EDITORIALS

Editorial: President's words show ignorance

Staff Writer
Savannah Morning News

Americans of all political persuasions should be extremely disappointed and outraged by the news that President Donald Trump called into question immigrant entry from what he called “s---hole countries” in a meeting with senators in the Oval Office on Thursday.

The president was meeting with a group of senators proposing an accord that would have ended months of wrangling over how to protect the DACA program — Deferred Action for Childhood Arrivals — or the Dream Act as some might call it.

There are currently more than 800,000 immigrants living in the country who arrived here as children. The DACA program, created by President Obama under executive order, gave immigrants protection against immediate deportation and allowed for an application of deferral for two years, with the ability to renew.

In September 2017, President Trump’s administration announced the end of DACA, with the program no longer taking new applications and calling into question the outcome for hundreds of thousands immigrants protected under the program.

In his decision to end the program, Trump asked Congress to promulgate a new law and the administration deferred any action until later this spring in the hopes that Congress could come up with a solution.

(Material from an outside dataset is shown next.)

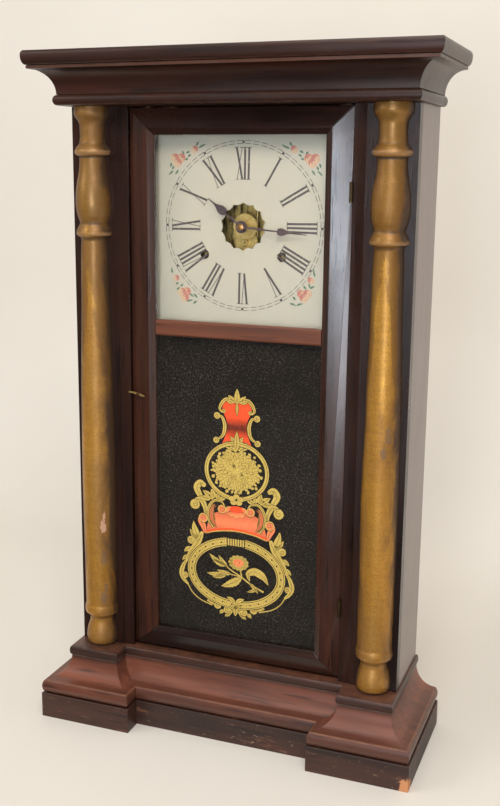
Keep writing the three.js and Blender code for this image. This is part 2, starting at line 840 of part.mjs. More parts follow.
function makeHinges() {
  const half = hingeLength / 2;
  const third = hingeLength / 6;
  const leafBack = hingeLeafDepth - hingeAxisDepth;
  const post = (radius, z0, z1) => turnedAlongZ([[0, z0], [radius, z0], [radius, z1], [0, z1]], pinSides);
  const reach = knuckleRadius + overrun;
  const notch = (z0, z1) => block(-reach, reach, -reach, knuckleRadius + running, z0, z1);
  const caseLeaf = cut(block(glueLine / 2, hingeLeafThick, 0, leafBack, -half, half), notch(-third, third));
  const doorLeaf = cut(
    block(-hingeLeafThick, -glueLine / 2, 0, leafBack, -half, half),
    notch(third - running, half + overrun), notch(-half - overrun, running - third),
  );
  const fixed = join(
    caseLeaf, post(knuckleRadius, -half, -third), post(knuckleRadius, third, half),
    post(hingePinRadius, -half, half),
  );
  const bore = post(hingePinRadius + running, -half, half);
  const moving = cut(join(doorLeaf, post(knuckleRadius, running - third, third - running)), bore);
  for (const [name, height] of Object.entries(hingeHeights)) {
    put(`hinge_case_leaf_${name}`, fixed, brass, hingeX, hingeAxisDepth, height);
    put(`hinge_door_leaf_${name}`, moving, brass, hingeX, hingeAxisDepth, height);
  }
}

// Hook catch on the left door stile, resting on a stud in the case stile

const hookBack = -running - hookStand;
const hookFront = hookBack - hookThick;
const hookTipDrop = hookWidth / 2;

function makeCatch() {
  const half = hookWidth / 2;
  const [belowShare, aboveShare] = [1.2, 1.4];
  const bar = new THREE.Shape();
  bar.moveTo(-hookReach, half + hookWidth);
  bar.lineTo(-hookReach, hookTipDrop);
  bar.quadraticCurveTo(-hookReach / 2, half, 0, -half * belowShare);
  bar.lineTo(hookTail, -half - hookWidth);
  bar.lineTo(hookTail + half, -hookWidth);
  bar.quadraticCurveTo(hookTail / 2, half, 0, half * aboveShare);
  bar.quadraticCurveTo(-hookReach / 2, half + hookWidth, -hookReach, half + hookWidth);
  const boss = rod(hookScrewRadius, hookFront, hookBack, pinSides);
  const bore = rod(hookScrewRadius / 2 + running, hookFront - overrun, hookBack + overrun, pinSides);
  put('catch_hook', cut(join(sheet(bar, hookFront, hookBack), boss), bore), brass, hookPivotX, 0, hookPivotZ);
}

// The screw that the hook turns on: its head in front of the hook, its shank in the door stile
function catchScrew() {
  const shank = hookScrewRadius / 2;
  const head = hookFront - running;
  return turnedAlongY([
    [0, head - hookThick], [hookScrewRadius * screwTopShare, head - hookThick], [hookScrewRadius, head],
    [shank, head], [shank, doorBack / 2], [0, doorBack / 2],
  ], pinSides).translate(hookPivotX, 0, hookPivotZ);
}

// The stud that the tip of the hook rests on
function catchStud() {
  const radius = hookWidth / 2;
  const z = hookPivotZ + hookTipDrop - radius - running;
  return rod(radius, hookFront - running, stileThick / 2, pinSides).translate(-doorwayHalf - radius, 0, z);
}

// Wheels and pinions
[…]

According to reporting from the Associated Press on Thursday’s meeting, the president specifically questioned why the United States would admit more people from Haiti and Africa and other “s---hole countries” and suggested there should more entrants from countries like Norway.

His comments go well away from the diplomacy we expect from our nation’s leader and will encourage divisiveness and repugnant racist attitudes across our country.

The comments contribute nothing to the ongoing debate on how to best handle the DACA issue and have erased the goodwill generated by a meeting with lawmakers earlier in the week. It certainly appeared then that the president and lawmakers were working together to find the best solutions to solve the DACA issue and other immigration policy issues. All words have meaning and, in the eyes of the world, a U.S. president’s every word carries the weight of all Americans. They should be constructive at all times.

Now, the focus is on Trump’s comments and allies across the world, especially in Africa and Haiti, are questioning their relationships with our country and why they have been singled out in the immigration debate.

The Haitian ambassador to the United States condemned the comments and asked for an explanation, the spokesperson for the African Union Commission said the group was “alarmed” at being referred to in “such contemptuous terms,” and South Africa’s African National Congress hit back at the comments.

Lawmakers spent Friday blasting the president in an escalating war of words. Senator Dick Durbin (D-Ill) called the remarks “vile and racist.” Senator Jeff Flake (R-Ariz.) called the remarks “abhorrent and repulsive.” Mia Love, a Republication representative from Utah and a Haitian-American, said the comments were “unkind, divisive, elitist, and fly in the face of our nation’s values.”

All of these characterizations of the president’s comments are correct based on accounts from the meeting. And, they are unnecessary and do not represent the foundation and values of our country.

The immigration debate in America has been difficult. The president’s comments do nothing to advance solutions and the reform of our immigration system.

President Trump took the country’s dialogue backwards and his comments were egregious– no matter your political persuasion.